# New Tank - Dead Clowns. Not Inexperienced!



## Chris_O (Jun 28, 2011)

Hi all,

I'm not new to fish keeping but new to Marine keeping. I've kept all sorts of freshwater in the past, with no great issue.

My new Marine tank is around nine weeks old. I used tap water to start (as my original plan was for fresh, changed my mind early on) so treated to make seawater. I have a ton of Live Rock, added arond three weeks in. The tank seemed cycled around six weeks in so I added two Cleaner Shrimp, two Hermits, and two Turbo Snails. The tank seemed very stable, the Clean Up Crew are absolutely fine, and the Live Rock has spawned more wildlife than I ever imagined possible! - no issues at all. 

Having performed a 50% water change (with water from the LFS) and everthing looking settled I decided to add two tiny little Clowns. The first Clown looked ill as soon as I added him - his fins were ragged and his skin seemed flakey. I assumed the LFS man had sold me a duff, but he died before I could take any action - he only lasted around 4 hours! The second Clown, who was full of life the first night developed exactly the same as the first the second day - listless, and ragged skin. I've never seen a fish fall ill and die so quickly, and i've kept all sorts!
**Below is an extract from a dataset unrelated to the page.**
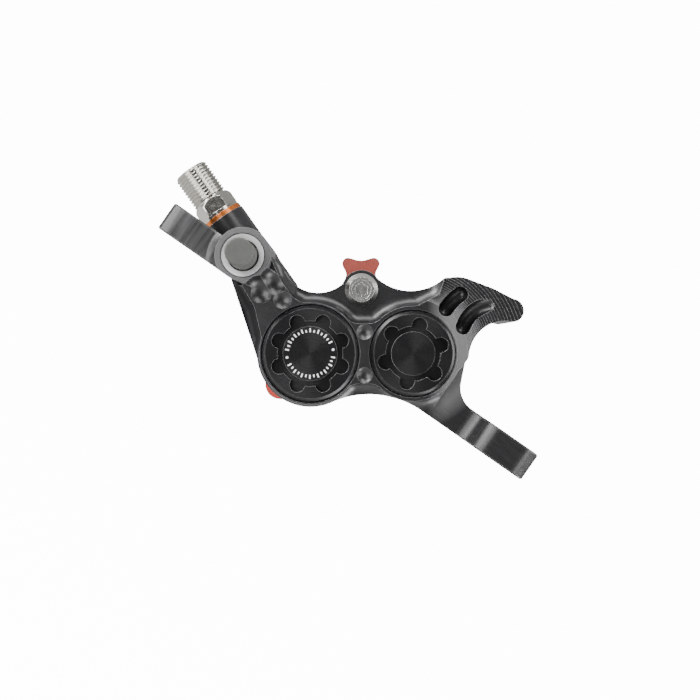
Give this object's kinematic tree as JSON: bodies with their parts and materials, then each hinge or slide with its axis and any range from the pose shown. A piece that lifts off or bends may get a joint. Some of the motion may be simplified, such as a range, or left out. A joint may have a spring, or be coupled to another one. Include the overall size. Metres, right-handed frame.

Now I dont know what's happend! The tank was cycled, the water seems the same as the LFS, but the fish just died! I feel awful for the poor little dudes, and I'm certanly not going to make the same mistake again but I need to know what went wrong.

Can anybody help please?


----------



## NeonShark666 (Dec 13, 2010)

I would suggest you compare your tank's water parameters (hardness, salinity, temperasture, nitrates and ph) with those of your fish store, something is very different. My experience with Clowns is that they are very sensitive and not nearly as tough as Damsels. I would not add Clowns to a newly cycled tank, Damsels are much better.


----------



## Chris_O (Jun 28, 2011)

Everything should be the same, as the water and fish came from the same place (obv not the original, but 50%)

The weird thing is the Clean Up Crew came from the same and are doing fine?

One thing though, the temp was way up. After I bought the fish the weather just went mad - the tank temp shot up - could this cause such a shock as to kill the poor things only hours after introduction?


----------



## phys (Feb 4, 2011)

Yes, the temperature swing could have killed them.. but, did you properly acclimate them? did they look healthy in the lfs tanks? Watch your tank at night to make sure you dont see any bad hitchikers like rock crabs. They're known to kill or attack fish. If the clowns were tank raised/born, they should have been a bit less sensitive. What are you water parameters? Numbers helps so see if you can get some for us.


----------